I think that it is helpful for us to remember that the religious aspects of the American founding aren't all Puritans and Deists and the Jefferson Bible. There's lots there -- and aspects of the religious world of the American founding and the frontier period are still with us today; the ethnic otherness of most Catholics, the Mormons in the intermountain west, etc.

You know, I don't really know much about the Catholic culture of places like the Southwest and the Louisiana. I have been to some of the missions in California and Arizona -- San Xavier de Bac in Arizona is an amazing place, and the Catholicism on display there is culturally very different than the German-American North Dakota - via the Pacific Northwest type of Catholicism was raised in as a child. Rod Dreher, although not raised Catholic and no longer a practicing Catholic, writes quite about how the part of southern Louisiana he hails from is very different from its nearby counties -- even though everybody around him is Protestant, the area is the dividing line between the old Catholic part of the state and the old Protestant part of the state. So, his side of the line was the Catholic side, again, even though nobody was Catholic.

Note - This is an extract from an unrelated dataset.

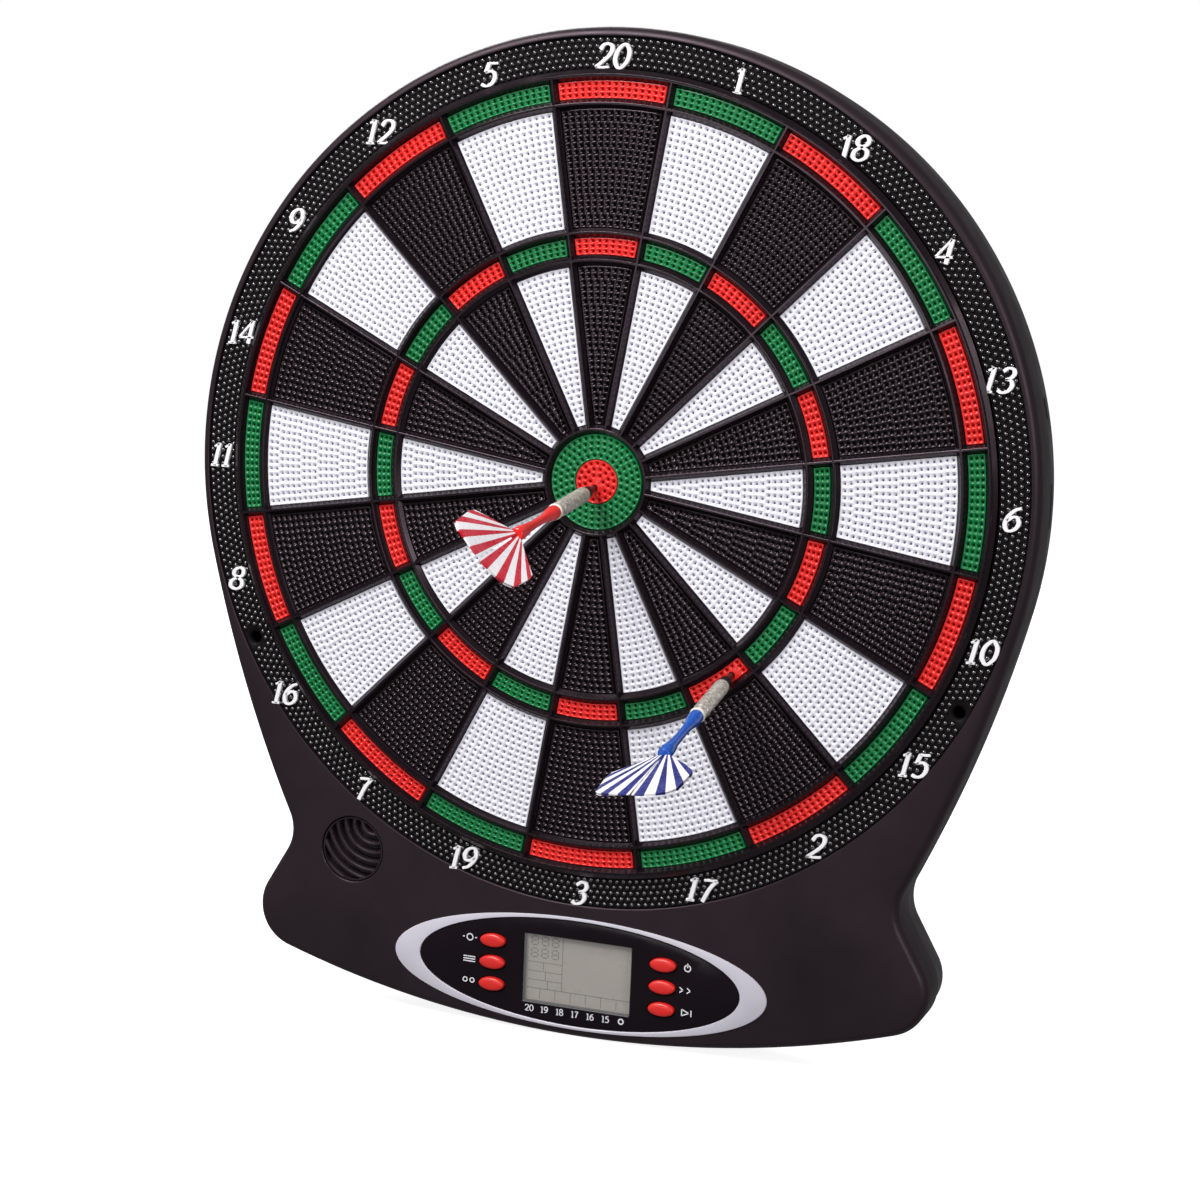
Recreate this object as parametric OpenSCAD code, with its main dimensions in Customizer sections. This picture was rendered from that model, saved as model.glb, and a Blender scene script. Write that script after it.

Culture can be a funny thing.

Art Deco said...

Rubbish. Santa Fe and St Augustine are ancillary to American history and there are wide swaths of salient information neglected by secondary instructors at every level, including settlement history, the delineation of property rights, agricultural methods, the development of early industries, comparative assessments of medieval and early modern institutions in Britain with their American counterparts, &c.

Instead, you are recommending another round of patronage distribution. Sojourner Truth last year, "Hispanic America" this year. I guess you could say about it is that it is less eye-glazing than having a fourth-tier psychology professor fussing over Thomas Jefferson's private correspondence.

Tom Van Dyke said...

How I love an ace piece of anti-PC humbuggery. We can always count on Mr. Deco.